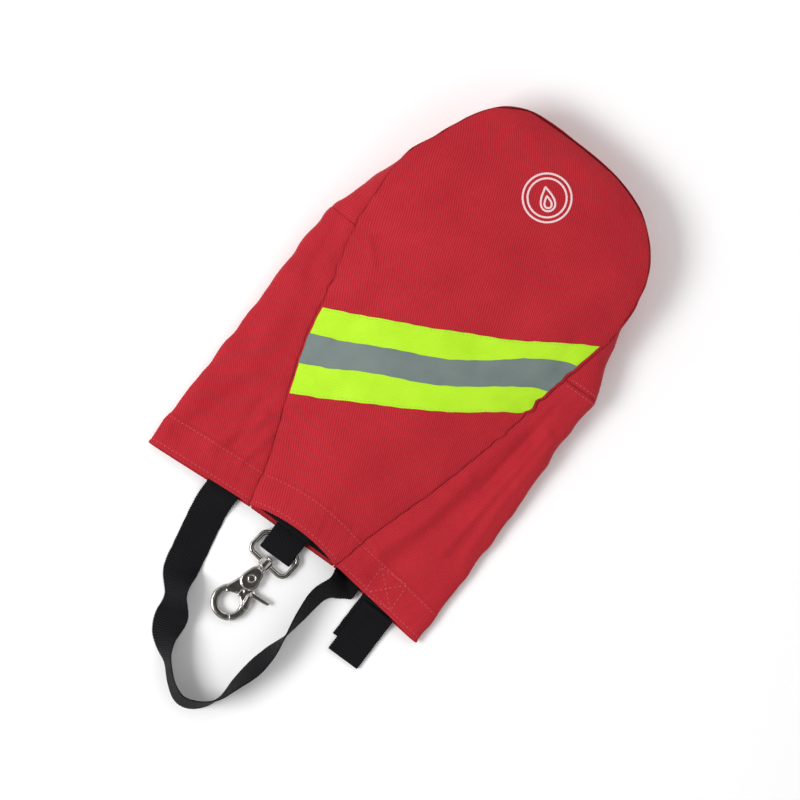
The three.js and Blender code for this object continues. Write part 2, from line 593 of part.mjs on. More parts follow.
// The webbing loop that holds the eye: both plies leave the mouth together, pass over and under the
// eye's bar, and meet in a fold beyond it.
function snapLoop() {
  const ys = [LOOP_HINGE - SEWN_GAP, 4, 0, -5, -10.2];
  const side = (heights) => curve(ys.map((y, i) => vec(y, heights[i], 0)));
  const half = WEBBING / 2;
  const top = side([SEWN_Z + PLY, 6.6, 6.6, 6.3, 4.9]);
  const bottom = side([SEWN_Z, 2.3, 1.1, 0.9, 1.5]);
  const trace = (path, offset) => path.getPoints(10).map((p, i) => {
    const t = path.getTangent(i / 10);
    return new THREE.Vector2(p.x - t.y * offset, p.y + t.x * offset);
  });
  const bend = { y: -10.2, z: 3.2, r: 1.7 };
  const arc = (r) => Array.from({ length: 7 }, (_, i) => {
    const a = Math.PI / 2 + (Math.PI * (i + 1)) / 8;
    return new THREE.Vector2(bend.y + r * Math.cos(a), bend.z + r * Math.sin(a));
  });
  const outer = [...trace(top, -half), ...arc(bend.r + half), ...trace(bottom, half).reverse()];
  const inner = [...trace(bottom, -half), ...arc(bend.r - half).reverse(), ...trace(top, half).reverse()];
  const profile = new THREE.Shape([...outer, ...inner]);
  const loop = new THREE.ExtrudeGeometry(profile, { depth: WEBBING_WIDTH, bevelEnabled: false });
  loop.rotateX(Math.PI / 2).rotateZ(Math.PI / 2); // the profile's plane turned upright, its depth along X
  return loop.translate(SNAP_X - WEBBING_WIDTH / 2, 0, 0);
}
add(bag, "snap_loop", bare(snapLoop()), blackWebbing);

export default bag;
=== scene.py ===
"""Looks of a carrying bag for a firefighter's breathing mask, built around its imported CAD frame.

Lengths are millimetres until a mesh is made, which turns them to metres. +Y runs from the mouth to the
closed end, +X to the right as seen from above, +Z up, and the bag lies on its back on z = 0.
"""

import math

import bmesh
import bpy
import numpy as np
from mathutils import Matrix, Vector
from mathutils.bvhtree import BVHTree
from mathutils.geometry import delaunay_2d_cdt


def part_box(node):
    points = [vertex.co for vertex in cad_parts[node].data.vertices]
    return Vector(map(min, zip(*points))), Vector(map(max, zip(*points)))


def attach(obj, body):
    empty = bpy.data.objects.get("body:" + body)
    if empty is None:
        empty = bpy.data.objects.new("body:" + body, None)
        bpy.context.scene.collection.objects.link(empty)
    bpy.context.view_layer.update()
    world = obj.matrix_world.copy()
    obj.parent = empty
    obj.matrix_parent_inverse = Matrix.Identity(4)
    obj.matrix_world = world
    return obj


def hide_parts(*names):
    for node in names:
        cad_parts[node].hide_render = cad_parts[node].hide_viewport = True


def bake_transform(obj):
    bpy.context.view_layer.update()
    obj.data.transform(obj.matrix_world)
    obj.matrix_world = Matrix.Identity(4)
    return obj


MM = 0.001
FABRIC = 0.8
LINING = 1.2
WEBBING = 1.4
WEBBING_WIDTH = 25
TRIM = 0.4
CLOSURE = 1.0
INSIDE = np.array([5, 0, 15])  # a point in the bag, which every panel faces away from
FAR_BELOW = np.array([5, 0, -5000])  # a point that only upper faces look away from
HEM = 25  # depth of the mouth's hem
HEM_STITCHES = (3.2, 22.5)  # distances of the hem's two rows of stitches from the mouth's edge
SEAM_REACH = 7  # how far from a front seam the cloth wanders with it
WELD = 0.02  # CAD points closer than this are one point
START_EDGE, END_EDGE = 0, -0.001  # distances that stand for a grid's first and last row

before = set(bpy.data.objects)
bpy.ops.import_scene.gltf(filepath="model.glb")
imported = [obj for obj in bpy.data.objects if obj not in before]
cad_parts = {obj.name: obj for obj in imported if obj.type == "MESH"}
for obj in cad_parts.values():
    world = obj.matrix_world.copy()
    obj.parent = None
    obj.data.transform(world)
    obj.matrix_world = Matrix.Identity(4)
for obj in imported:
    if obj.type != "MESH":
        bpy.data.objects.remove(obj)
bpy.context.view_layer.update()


# ---------- CAD sheets as grids of points ----------


def unit(vectors):
    return vectors / (np.linalg.norm(vectors, axis=-1, keepdims=True) + 1e-9)


def in_scene(name, data):
    """A new object in the scene that shows a mesh, lamp or camera."""
    made = bpy.data.objects.new(name, data)
    bpy.context.scene.collection.objects.link(made)
    return made


def skins(node, thickness, inside):
    """The skin of a CAD sheet that faces away from a point: its bmesh and the island of faces."""
    bm = bmesh.new()
    bm.from_mesh(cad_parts[node].data)
    bmesh.ops.remove_doubles(bm, verts=bm.verts, dist=WELD * MM)

    def as_thick(edge):
        return abs(edge.calc_length() / MM - thickness) < 0.002

    walls = [f for f in bm.faces if any(as_thick(e) for e in f.edges)]
    bmesh.ops.delete(bm, geom=walls, context="FACES")
    islands = []
    left = set(bm.faces)
    while left:
        island = {left.pop()}
        edge = list(island)
        while edge:
            near = {f for e in edge.pop().edges for f in e.link_faces} & left
            left -= near
            island |= near
            edge.extend(near)
        islands.append(island)
    centre = Vector(inside) * MM

    def facing_away(island):
        return sum(f.calc_area() * f.normal.dot(f.calc_center_median() - centre) for f in island)

    return bm, max(islands, key=facing_away)


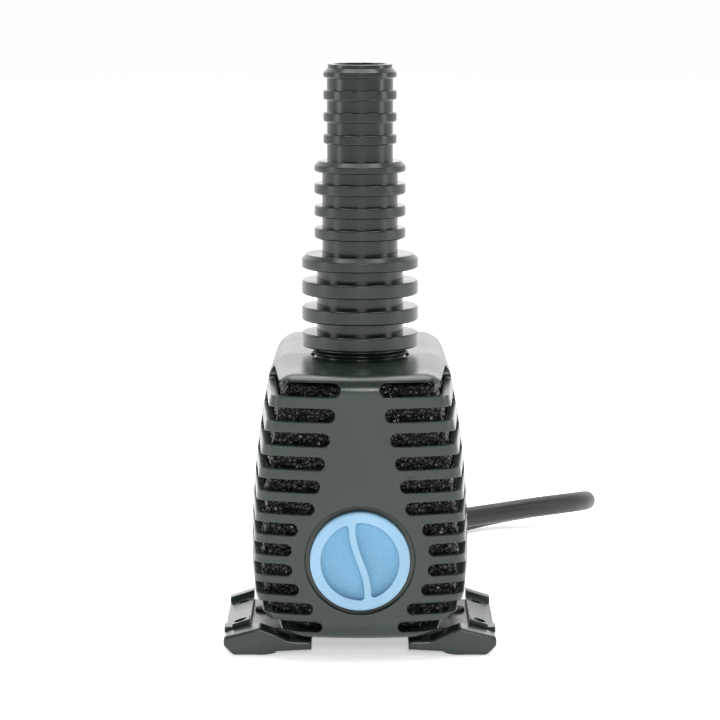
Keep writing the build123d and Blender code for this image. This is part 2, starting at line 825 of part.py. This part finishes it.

▶ **Exercise objective**
Extract all of the data exactly as written.

▶ **Exercise output**
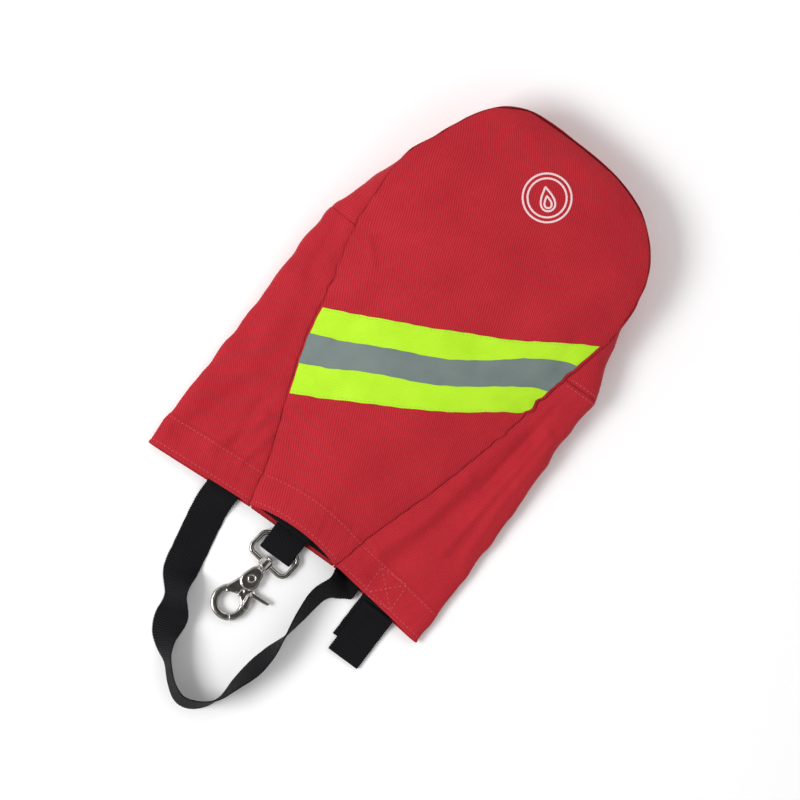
The three.js and Blender code for this object continues. Write part 2, from line 593 of part.mjs on. More parts follow.
// The webbing loop that holds the eye: both plies leave the mouth together, pass over and under the
// eye's bar, and meet in a fold beyond it.
function snapLoop() {
  const ys = [LOOP_HINGE - SEWN_GAP, 4, 0, -5, -10.2];
  const side = (heights) => curve(ys.map((y, i) => vec(y, heights[i], 0)));
  const half = WEBBING / 2;
  const top = side([SEWN_Z + PLY, 6.6, 6.6, 6.3, 4.9]);
  const bottom = side([SEWN_Z, 2.3, 1.1, 0.9, 1.5]);
  const trace = (path, offset) => path.getPoints(10).map((p, i) => {
    const t = path.getTangent(i / 10);
    return new THREE.Vector2(p.x - t.y * offset, p.y + t.x * offset);
  });
  const bend = { y: -10.2, z: 3.2, r: 1.7 };
  const arc = (r) => Array.from({ length: 7 }, (_, i) => {
    const a = Math.PI / 2 + (Math.PI * (i + 1)) / 8;
    return new THREE.Vector2(bend.y + r * Math.cos(a), bend.z + r * Math.sin(a));
  });
  const outer = [...trace(top, -half), ...arc(bend.r + half), ...trace(bottom, half).reverse()];
  const inner = [...trace(bottom, -half), ...arc(bend.r - half).reverse(), ...trace(top, half).reverse()];
  const profile = new THREE.Shape([...outer, ...inner]);
  const loop = new THREE.ExtrudeGeometry(profile, { depth: WEBBING_WIDTH, bevelEnabled: false });
  loop.rotateX(Math.PI / 2).rotateZ(Math.PI / 2); // the profile's plane turned upright, its depth along X
  return loop.translate(SNAP_X - WEBBING_WIDTH / 2, 0, 0);
}
add(bag, "snap_loop", bare(snapLoop()), blackWebbing);

export default bag;
=== scene.py ===
"""Looks of a carrying bag for a firefighter's breathing mask, built around its imported CAD frame.

Lengths are millimetres until a mesh is made, which turns them to metres. +Y runs from the mouth to the
closed end, +X to the right as seen from above, +Z up, and the bag lies on its back on z = 0.
"""

import math

import bmesh
import bpy
import numpy as np
from mathutils import Matrix, Vector
from mathutils.bvhtree import BVHTree
from mathutils.geometry import delaunay_2d_cdt


def part_box(node):
    points = [vertex.co for vertex in cad_parts[node].data.vertices]
    return Vector(map(min, zip(*points))), Vector(map(max, zip(*points)))


def attach(obj, body):
    empty = bpy.data.objects.get("body:" + body)
    if empty is None:
        empty = bpy.data.objects.new("body:" + body, None)
        bpy.context.scene.collection.objects.link(empty)
    bpy.context.view_layer.update()
    world = obj.matrix_world.copy()
    obj.parent = empty
    obj.matrix_parent_inverse = Matrix.Identity(4)
    obj.matrix_world = world
    return obj


def hide_parts(*names):
    for node in names:
        cad_parts[node].hide_render = cad_parts[node].hide_viewport = True


def bake_transform(obj):
    bpy.context.view_layer.update()
    obj.data.transform(obj.matrix_world)
    obj.matrix_world = Matrix.Identity(4)
    return obj


MM = 0.001
FABRIC = 0.8
LINING = 1.2
WEBBING = 1.4
WEBBING_WIDTH = 25
TRIM = 0.4
CLOSURE = 1.0
INSIDE = np.array([5, 0, 15])  # a point in the bag, which every panel faces away from
FAR_BELOW = np.array([5, 0, -5000])  # a point that only upper faces look away from
HEM = 25  # depth of the mouth's hem
HEM_STITCHES = (3.2, 22.5)  # distances of the hem's two rows of stitches from the mouth's edge
SEAM_REACH = 7  # how far from a front seam the cloth wanders with it
WELD = 0.02  # CAD points closer than this are one point
START_EDGE, END_EDGE = 0, -0.001  # distances that stand for a grid's first and last row

before = set(bpy.data.objects)
bpy.ops.import_scene.gltf(filepath="model.glb")
imported = [obj for obj in bpy.data.objects if obj not in before]
cad_parts = {obj.name: obj for obj in imported if obj.type == "MESH"}
for obj in cad_parts.values():
    world = obj.matrix_world.copy()
    obj.parent = None
    obj.data.transform(world)
    obj.matrix_world = Matrix.Identity(4)
for obj in imported:
    if obj.type != "MESH":
        bpy.data.objects.remove(obj)
bpy.context.view_layer.update()


# ---------- CAD sheets as grids of points ----------


def unit(vectors):
    return vectors / (np.linalg.norm(vectors, axis=-1, keepdims=True) + 1e-9)


def in_scene(name, data):
    """A new object in the scene that shows a mesh, lamp or camera."""
    made = bpy.data.objects.new(name, data)
    bpy.context.scene.collection.objects.link(made)
    return made


def skins(node, thickness, inside):
    """The skin of a CAD sheet that faces away from a point: its bmesh and the island of faces."""
    bm = bmesh.new()
    bm.from_mesh(cad_parts[node].data)
    bmesh.ops.remove_doubles(bm, verts=bm.verts, dist=WELD * MM)

    def as_thick(edge):
        return abs(edge.calc_length() / MM - thickness) < 0.002

    walls = [f for f in bm.faces if any(as_thick(e) for e in f.edges)]
    bmesh.ops.delete(bm, geom=walls, context="FACES")
    islands = []
    left = set(bm.faces)
    while left:
        island = {left.pop()}
        edge = list(island)
        while edge:
            near = {f for e in edge.pop().edges for f in e.link_faces} & left
            left -= near
            island |= near
            edge.extend(near)
        islands.append(island)
    centre = Vector(inside) * MM

    def facing_away(island):
        return sum(f.calc_area() * f.normal.dot(f.calc_center_median() - centre) for f in island)

    return bm, max(islands, key=facing_away)


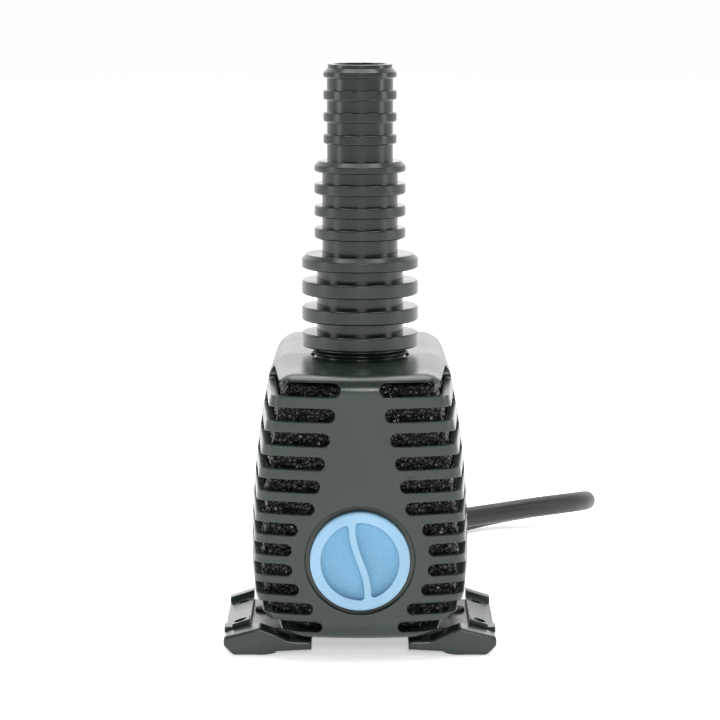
Keep writing the build123d and Blender code for this image. This is part 2, starting at line 825 of part.py. This part finishes it.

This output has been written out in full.